===== DATASET EXCERPT

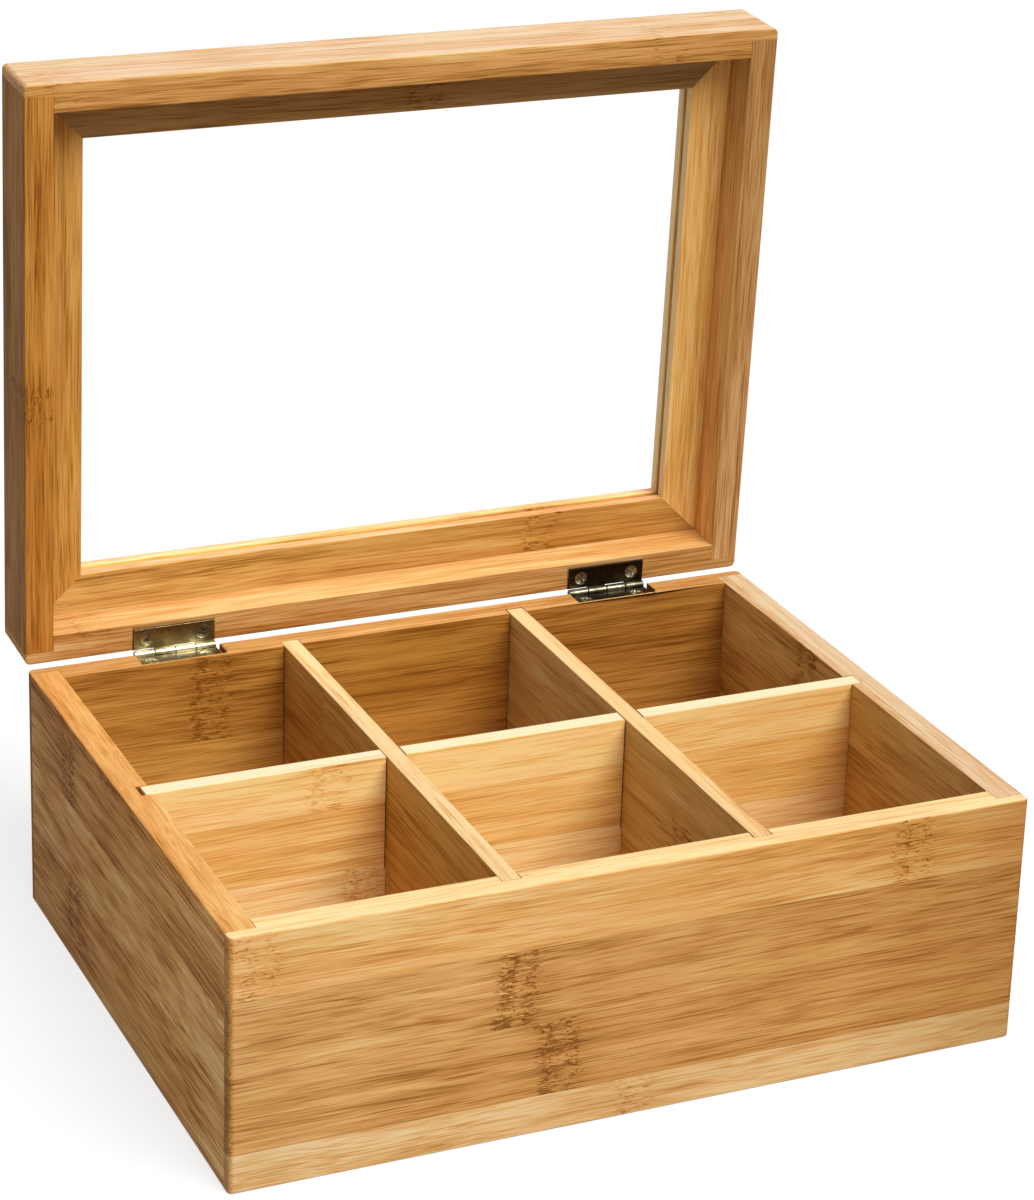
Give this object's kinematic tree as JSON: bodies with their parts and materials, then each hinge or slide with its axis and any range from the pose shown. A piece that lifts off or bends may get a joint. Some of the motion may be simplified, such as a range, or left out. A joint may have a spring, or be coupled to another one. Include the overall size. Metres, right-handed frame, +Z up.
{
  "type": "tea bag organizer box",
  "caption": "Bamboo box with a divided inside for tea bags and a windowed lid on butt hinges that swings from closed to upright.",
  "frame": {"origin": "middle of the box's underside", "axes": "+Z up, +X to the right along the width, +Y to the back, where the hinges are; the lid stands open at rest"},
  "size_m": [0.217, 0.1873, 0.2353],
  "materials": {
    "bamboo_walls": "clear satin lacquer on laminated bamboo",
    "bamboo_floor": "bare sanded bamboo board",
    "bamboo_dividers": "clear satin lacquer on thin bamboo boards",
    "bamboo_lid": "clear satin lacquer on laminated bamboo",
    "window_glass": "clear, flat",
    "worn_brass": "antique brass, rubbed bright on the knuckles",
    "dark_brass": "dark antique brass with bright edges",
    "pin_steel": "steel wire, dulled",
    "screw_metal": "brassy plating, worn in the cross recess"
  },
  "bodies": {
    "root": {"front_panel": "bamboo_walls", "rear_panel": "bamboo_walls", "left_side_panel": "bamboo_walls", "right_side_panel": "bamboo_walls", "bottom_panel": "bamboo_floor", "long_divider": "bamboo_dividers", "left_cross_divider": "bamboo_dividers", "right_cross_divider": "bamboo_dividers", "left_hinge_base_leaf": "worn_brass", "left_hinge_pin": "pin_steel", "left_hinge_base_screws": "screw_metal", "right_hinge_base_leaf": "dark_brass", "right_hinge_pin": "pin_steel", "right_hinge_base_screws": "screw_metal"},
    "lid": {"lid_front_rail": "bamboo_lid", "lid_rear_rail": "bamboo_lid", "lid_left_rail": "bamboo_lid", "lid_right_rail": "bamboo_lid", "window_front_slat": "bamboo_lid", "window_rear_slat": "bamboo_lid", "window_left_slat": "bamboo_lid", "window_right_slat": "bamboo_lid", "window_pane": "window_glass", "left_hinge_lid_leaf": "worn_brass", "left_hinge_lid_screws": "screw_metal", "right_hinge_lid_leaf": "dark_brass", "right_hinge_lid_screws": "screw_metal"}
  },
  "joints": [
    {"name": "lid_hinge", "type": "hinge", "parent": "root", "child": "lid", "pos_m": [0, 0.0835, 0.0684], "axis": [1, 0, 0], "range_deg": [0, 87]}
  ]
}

==========

→ **PROBLEM**
Using the listing, copy every line where the word "that" shows up.

→ **WORKED SOLUTION**
Give this object's kinematic tree as JSON: bodies with their parts and materials, then each hinge or slide with its axis and any range from the pose shown. A piece that lifts off or bends may get a joint. Some of the motion may be simplified, such as a range, or left out. A joint may have a spring, or be coupled to another one. Include the overall size. Metres, right-handed frame, +Z up.
  "caption": "Bamboo box with a divided inside for tea bags and a windowed lid on butt hinges that swings from closed to upright.",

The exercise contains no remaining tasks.